A Tragicomical, Unsophisticated Blog about the Weird, the Absurd, and the Banal

Sunday, August 28, 2011

Exile

A few days after I moved into my temporary apartment in New Orleans, Gilligan moved into the apartment next door.  The unit was also owned by my landlord, Scott.  Monday night I walked out the door into the after-dark heat and saw Gilligan, a skinny, white hipster in a wife beater and straw hat, talking to Scott.  Gilligan had recruited two local kids to move his things from the U-Haul truck into his apartment.  I went to get food.

When I came back, the same kids were moving his things to another unit owned by Scott.  Scott explained that Gilligan wanted more space.  Scott would accommodate as long as M cleaned up the new unit which wasn't ready for occupancy.  Before I get in the door, Gilligan stopped me.

"Hey, Scott tells me you're a grant writer."

"He did," I said.

"Yeah, man.  Hey, I'm from Mississippi, but I'm coming here from New York.  I'm a musician, but that's not what I'm down here for," he lit a cigarette and squatted on the broken pavement.  While he spoke, the next door kids moved his things, one weird shaped box by one strange instrument at a time to the new unit.  "I've been traveling around from one city to the next.  I'm working on making this non-profit website where people can post videos talking about how much they love the United States, how much they love their city.  Because it's all about love, man."

I looked over my shoulder at his truck.  "Love" was written on the windshield in spray paint.  It took another ten minutes to escape his monologue.

The next day, Scott was amused and horrified.  "Last night Gilligan brought a woman home and I told him he couldn't have house guests without prior notice.  A few minutes later I heard this ding-ding-ding sound and I went outside and found them in the U-Haul.  The guy is serious about this love thing."  I hadn't heard anything, but for some reason this seemed reasonable.

A few days later, Scott was fuming on the porch.  "Do you know what he did?" Scott demanded.  "He hasn't paid rent.  I've driven him all over town to get health insurance, to get registered, to meet people in the music scene and he hasn't paid rent.  Today I told he needed to pay and he wrote me a fucking poem!  He even folded it up into a little airplane and threw it at me.  It's all about love and talking about how I'm the man.  Man, suck my dick."

The next day I could sense that fox holes had been dug between the two units.  Scott was in the kitchen, pacing.  "He hasn't cleaned up the place.  He keeps says that was never our agreement, but it was.  Now he's pissed off because the unit doesn't have air conditioning when I told him it didn't and if he wanted air conditioning he could live in one of the other units.  This is ridiculous."

Over the next week, Gilligan-updates became a regular and entertaining feature of my day.  I never witnessed any of this, but I could sense a tense, wrathful paranoia settle around my apartment and the two immediately adjacent.  It reminded me a little of 2008, when all anyone could talk about was how the word was Ending, but I still went to work every day.
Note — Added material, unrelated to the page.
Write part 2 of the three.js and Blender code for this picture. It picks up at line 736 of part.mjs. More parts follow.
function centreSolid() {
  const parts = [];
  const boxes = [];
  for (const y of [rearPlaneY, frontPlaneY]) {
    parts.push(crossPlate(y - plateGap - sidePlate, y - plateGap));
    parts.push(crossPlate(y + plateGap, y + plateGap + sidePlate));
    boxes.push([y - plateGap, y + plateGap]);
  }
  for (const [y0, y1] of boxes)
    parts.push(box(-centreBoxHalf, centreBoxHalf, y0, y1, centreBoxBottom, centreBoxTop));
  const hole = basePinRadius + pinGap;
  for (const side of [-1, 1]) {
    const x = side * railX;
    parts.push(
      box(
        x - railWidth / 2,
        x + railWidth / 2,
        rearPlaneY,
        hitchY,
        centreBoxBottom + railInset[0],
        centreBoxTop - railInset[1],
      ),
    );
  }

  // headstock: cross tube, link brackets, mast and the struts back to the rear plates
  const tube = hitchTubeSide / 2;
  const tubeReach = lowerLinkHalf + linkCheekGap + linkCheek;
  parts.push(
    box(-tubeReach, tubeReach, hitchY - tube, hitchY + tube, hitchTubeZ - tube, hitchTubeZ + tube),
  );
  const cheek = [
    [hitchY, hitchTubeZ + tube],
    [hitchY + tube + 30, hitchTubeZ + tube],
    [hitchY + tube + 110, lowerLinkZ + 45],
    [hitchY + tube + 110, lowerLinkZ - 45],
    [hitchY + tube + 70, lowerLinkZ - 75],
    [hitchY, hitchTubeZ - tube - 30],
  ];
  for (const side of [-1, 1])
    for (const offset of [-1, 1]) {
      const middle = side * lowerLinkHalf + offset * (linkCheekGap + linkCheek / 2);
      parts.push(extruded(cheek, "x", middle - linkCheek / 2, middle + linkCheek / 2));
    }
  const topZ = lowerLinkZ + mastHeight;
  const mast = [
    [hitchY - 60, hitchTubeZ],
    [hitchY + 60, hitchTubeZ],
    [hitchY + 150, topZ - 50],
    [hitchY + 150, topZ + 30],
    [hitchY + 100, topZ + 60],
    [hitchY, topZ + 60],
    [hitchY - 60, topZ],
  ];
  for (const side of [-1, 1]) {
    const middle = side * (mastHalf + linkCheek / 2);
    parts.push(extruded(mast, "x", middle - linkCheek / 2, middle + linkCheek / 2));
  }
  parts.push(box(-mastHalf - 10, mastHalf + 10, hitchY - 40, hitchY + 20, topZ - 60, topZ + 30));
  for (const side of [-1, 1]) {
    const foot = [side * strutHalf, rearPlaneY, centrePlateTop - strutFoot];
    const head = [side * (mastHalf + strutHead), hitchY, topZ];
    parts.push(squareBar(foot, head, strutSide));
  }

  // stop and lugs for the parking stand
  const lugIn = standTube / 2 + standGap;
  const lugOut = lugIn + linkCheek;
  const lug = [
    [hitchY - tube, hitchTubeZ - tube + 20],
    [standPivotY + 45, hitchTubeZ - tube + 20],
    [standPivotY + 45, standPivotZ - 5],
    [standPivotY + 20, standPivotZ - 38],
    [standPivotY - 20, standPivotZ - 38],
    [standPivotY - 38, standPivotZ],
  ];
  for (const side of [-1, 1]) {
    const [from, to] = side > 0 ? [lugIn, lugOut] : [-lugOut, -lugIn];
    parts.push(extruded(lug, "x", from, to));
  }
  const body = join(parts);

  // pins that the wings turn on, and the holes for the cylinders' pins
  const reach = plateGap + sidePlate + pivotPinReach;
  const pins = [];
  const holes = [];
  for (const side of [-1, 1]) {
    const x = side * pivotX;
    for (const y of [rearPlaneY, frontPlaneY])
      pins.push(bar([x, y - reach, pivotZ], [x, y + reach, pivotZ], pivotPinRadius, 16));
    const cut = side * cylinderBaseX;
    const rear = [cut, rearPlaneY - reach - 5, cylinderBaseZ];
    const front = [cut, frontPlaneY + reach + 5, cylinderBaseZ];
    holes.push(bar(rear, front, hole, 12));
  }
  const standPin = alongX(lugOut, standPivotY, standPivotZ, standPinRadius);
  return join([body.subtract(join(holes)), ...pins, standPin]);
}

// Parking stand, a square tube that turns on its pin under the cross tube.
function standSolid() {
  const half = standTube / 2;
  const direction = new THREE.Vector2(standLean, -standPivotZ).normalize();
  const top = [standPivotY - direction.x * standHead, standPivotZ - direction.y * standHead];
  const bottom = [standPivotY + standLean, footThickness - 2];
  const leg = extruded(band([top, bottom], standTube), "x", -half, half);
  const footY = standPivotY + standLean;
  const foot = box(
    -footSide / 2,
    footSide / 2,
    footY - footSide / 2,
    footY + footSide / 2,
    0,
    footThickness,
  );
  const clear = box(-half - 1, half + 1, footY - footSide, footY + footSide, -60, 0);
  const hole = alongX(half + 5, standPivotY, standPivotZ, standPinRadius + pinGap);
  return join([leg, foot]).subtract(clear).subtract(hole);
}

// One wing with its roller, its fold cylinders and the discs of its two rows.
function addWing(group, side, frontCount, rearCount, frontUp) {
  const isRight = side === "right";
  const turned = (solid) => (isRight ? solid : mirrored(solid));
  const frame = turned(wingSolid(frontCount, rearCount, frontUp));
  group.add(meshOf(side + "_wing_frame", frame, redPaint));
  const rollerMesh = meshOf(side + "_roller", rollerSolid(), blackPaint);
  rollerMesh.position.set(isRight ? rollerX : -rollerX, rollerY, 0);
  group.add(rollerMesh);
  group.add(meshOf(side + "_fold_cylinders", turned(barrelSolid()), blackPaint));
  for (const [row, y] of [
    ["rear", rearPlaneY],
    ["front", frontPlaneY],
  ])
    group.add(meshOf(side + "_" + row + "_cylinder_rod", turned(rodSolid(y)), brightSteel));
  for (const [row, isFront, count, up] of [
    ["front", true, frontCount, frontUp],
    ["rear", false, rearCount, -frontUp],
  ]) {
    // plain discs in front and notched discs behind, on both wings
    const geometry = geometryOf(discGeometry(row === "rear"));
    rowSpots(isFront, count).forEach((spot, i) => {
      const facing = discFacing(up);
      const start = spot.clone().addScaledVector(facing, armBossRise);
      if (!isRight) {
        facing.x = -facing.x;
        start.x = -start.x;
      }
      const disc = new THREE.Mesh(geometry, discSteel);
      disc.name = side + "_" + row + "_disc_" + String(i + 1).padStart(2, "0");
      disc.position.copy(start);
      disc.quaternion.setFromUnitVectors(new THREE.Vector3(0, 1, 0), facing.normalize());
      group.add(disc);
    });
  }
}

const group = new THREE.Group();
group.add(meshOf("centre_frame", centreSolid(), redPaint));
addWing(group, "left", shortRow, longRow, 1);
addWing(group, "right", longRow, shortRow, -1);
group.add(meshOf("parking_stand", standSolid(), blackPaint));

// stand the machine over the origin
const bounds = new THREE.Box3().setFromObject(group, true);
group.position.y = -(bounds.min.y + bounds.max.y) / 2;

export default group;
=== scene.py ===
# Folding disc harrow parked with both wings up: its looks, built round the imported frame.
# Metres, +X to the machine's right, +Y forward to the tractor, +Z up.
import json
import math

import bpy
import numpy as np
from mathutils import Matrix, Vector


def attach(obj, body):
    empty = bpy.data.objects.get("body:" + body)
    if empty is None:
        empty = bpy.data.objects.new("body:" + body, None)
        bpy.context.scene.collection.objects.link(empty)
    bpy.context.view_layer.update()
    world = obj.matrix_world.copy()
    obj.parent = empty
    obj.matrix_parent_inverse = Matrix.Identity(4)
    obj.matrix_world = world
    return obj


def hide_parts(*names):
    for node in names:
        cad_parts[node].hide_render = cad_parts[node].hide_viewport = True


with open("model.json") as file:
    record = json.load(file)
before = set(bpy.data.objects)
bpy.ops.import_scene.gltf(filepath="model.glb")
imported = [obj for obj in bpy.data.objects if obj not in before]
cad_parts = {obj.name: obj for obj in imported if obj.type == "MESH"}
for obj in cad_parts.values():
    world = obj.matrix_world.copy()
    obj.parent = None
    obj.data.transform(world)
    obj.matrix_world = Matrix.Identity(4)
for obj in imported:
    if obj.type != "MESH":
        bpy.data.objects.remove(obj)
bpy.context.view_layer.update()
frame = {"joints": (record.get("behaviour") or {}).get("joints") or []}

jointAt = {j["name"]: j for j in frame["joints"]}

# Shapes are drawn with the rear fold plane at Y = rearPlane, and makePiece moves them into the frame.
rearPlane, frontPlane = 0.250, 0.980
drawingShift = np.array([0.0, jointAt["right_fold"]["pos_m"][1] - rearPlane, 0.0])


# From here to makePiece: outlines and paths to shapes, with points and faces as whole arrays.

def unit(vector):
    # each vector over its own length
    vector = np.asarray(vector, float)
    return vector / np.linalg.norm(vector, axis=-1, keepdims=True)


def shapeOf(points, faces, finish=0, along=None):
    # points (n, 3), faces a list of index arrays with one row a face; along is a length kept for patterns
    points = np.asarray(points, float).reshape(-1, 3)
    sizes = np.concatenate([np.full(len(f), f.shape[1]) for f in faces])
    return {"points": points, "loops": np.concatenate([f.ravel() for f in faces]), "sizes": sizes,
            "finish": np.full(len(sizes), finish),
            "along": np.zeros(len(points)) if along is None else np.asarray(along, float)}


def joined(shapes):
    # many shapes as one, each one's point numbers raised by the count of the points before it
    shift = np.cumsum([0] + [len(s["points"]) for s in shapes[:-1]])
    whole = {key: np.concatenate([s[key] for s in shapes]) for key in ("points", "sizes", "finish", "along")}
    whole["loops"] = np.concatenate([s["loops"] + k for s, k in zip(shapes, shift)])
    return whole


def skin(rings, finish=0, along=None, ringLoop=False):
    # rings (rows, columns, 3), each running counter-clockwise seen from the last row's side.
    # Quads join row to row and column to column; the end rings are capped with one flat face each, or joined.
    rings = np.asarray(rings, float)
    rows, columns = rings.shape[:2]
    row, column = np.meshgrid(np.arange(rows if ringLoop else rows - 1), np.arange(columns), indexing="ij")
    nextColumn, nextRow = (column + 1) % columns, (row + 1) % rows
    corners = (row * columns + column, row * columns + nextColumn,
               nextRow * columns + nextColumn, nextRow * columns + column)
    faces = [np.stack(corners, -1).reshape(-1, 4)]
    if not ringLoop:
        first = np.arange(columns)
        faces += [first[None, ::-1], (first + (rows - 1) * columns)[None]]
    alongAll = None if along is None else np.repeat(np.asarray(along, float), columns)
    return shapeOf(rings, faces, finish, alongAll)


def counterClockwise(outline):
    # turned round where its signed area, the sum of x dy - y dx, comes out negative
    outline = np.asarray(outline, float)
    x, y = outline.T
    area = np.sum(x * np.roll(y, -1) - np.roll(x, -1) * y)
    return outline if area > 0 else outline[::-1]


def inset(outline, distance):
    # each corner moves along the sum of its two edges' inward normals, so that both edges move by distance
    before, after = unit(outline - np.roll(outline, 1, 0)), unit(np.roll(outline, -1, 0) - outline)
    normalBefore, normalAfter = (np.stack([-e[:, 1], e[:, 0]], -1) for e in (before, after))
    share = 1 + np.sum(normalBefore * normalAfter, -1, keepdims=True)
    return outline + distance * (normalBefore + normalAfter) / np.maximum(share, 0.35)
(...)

After I got home one day, Scott carried in a bag full of locks and knobs.  "I removed all the locks from his apartment," he declared.  "He tried to change the locks.  Last night he broke into Naomi’s apartments and tried to steal one of the air conditioning units.  I'm done with this."

On Wednesday I had to stay late at the office working on a grant.  Grant writing is a strange process.  You're responsible for the financial health of an entity in which you have no time or ability to invest yourself outside of the facts and numbers.  It's a delightfully absurd and alienating endeavor.

When I walked into my apartment, Scott, two very large friends of his, and one of the other tenants - a young woman, bartender from New York named Naomi - were sitting in the living room celebrating.  Gilligan was gone. He had, once again, broken into Naomi's apartment and sat there until Scott and his friends came and forcefully evicted him.

"I think there's something wrong with that guy," Naomi said.  "He started hanging around the bar where I work.  My coworkers said that he made them nervous.  He slept with one girl and ever since all three of them don't want him around.  My manager banned him from the bar for life."

"He got banned from a New Orleans jazz club?"  Scott looked at her with shock and revulsion.  "There's no greater low."

Yesterday I came home to discover my apartment locked.  Due to a complicated series of poor decisions, I didn't have a key and so I called my Scott, my housemate, and anyone I could think of who might reasonably know how to get in.  My housemate, Lee, eventually called me back.  "Dude, didn't you here?" Lee asked.  "Gilligan came back and started something in the street.  He and Scott were both arrested."

"Oh," I said.

It was a hot night and the street lamps were shining.  Across the street a high school party of Hollywood proportions was in full, angry swing.  There were kids on the street screaming into their cell phones, beer in hand.  About a tenth of the houses on the street are blighted, but two streets over all the houses are newly renovated and the pavement is fresh and flat.

And that's mostly how things stand.  There really is no conclusion to this story.  No revelation.  I asked a friend to move me out that night and now I'm crashing at another Americorps member's house.  It just seems odd to me the way stories relayed and related suddenly turned my one-time home into a locked apartment.